Vice President, Secretary
and General Counsel
Mentor Corporation
201 Mentor Drive
Santa Barbara, California 93111
(805) 879-6000 |
This Amendment No. 4 (this Amendment) amends and supplements the Solicitation/Recommendation
Statement on Schedule 14D-9 of Mentor Corporation (the Company) initially filed on December 12,
2008 (as amended or supplemented from time to time, the Statement). The Statement relates to the
tender offer by Maple Merger Sub, Inc., a Minnesota corporation (Offeror), and a wholly owned
subsidiary of Johnson & Johnson, a New Jersey corporation (Parent or Johnson & Johnson),
disclosed in a Tender Offer Statement on Schedule TO, initially filed on December 12, 2008 (as
amended or supplemented from time to time, the Schedule TO), to purchase all of the Companys
issued and outstanding shares of common stock, par value $0.10 per share, at a purchase price of
$31.00 per share, net to the seller in cash, without interest and less any required withholding
taxes, upon the terms and subject to the conditions set forth in the Offer to Purchase, dated
December 12, 2008 (as amended or supplemented from time to time, the Offer to Purchase), and in
the related Letter of Transmittal. The Offer to Purchase and Letter of Transmittal were filed with
the Statement as Exhibits (a)(1)(A) and (a)(1)(B) thereto. Except as otherwise set forth below,
the information set forth in the Statement remains unchanged and is incorporated by reference as
relevant to the items in this Amendment. Capitalized terms used but not otherwise defined herein
have the meanings ascribed to such terms in the Statement.

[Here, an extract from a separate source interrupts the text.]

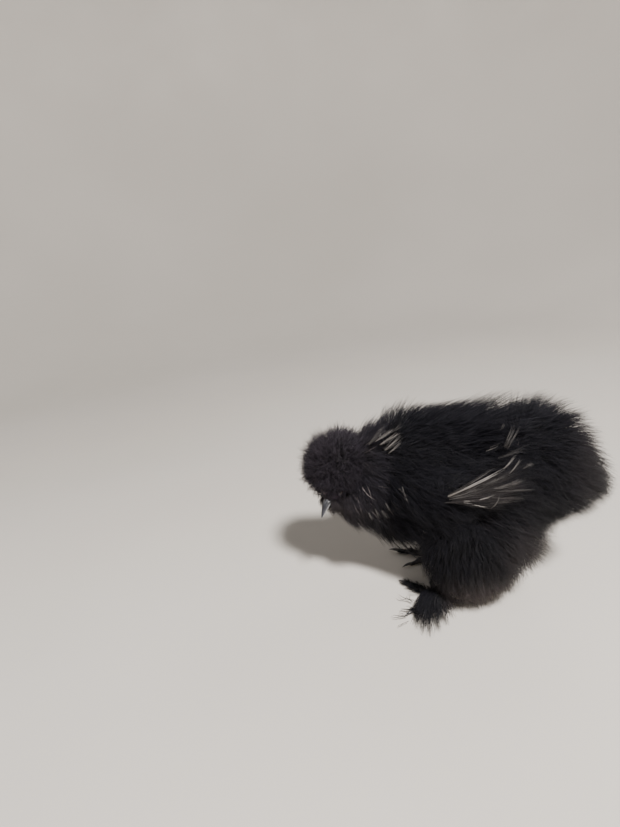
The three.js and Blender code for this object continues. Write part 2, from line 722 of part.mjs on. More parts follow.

Item 8. Additional Information.
Item 8 is amended and supplemented by adding the following text thereto:
As of 11:00 a.m. New York City time on January 15, 2009, all applicable foreign antitrust
and similar regulatory clearances were either obtained from the relevant Governmental
Entities or the relevant waiting periods with respect to such clearances had expired.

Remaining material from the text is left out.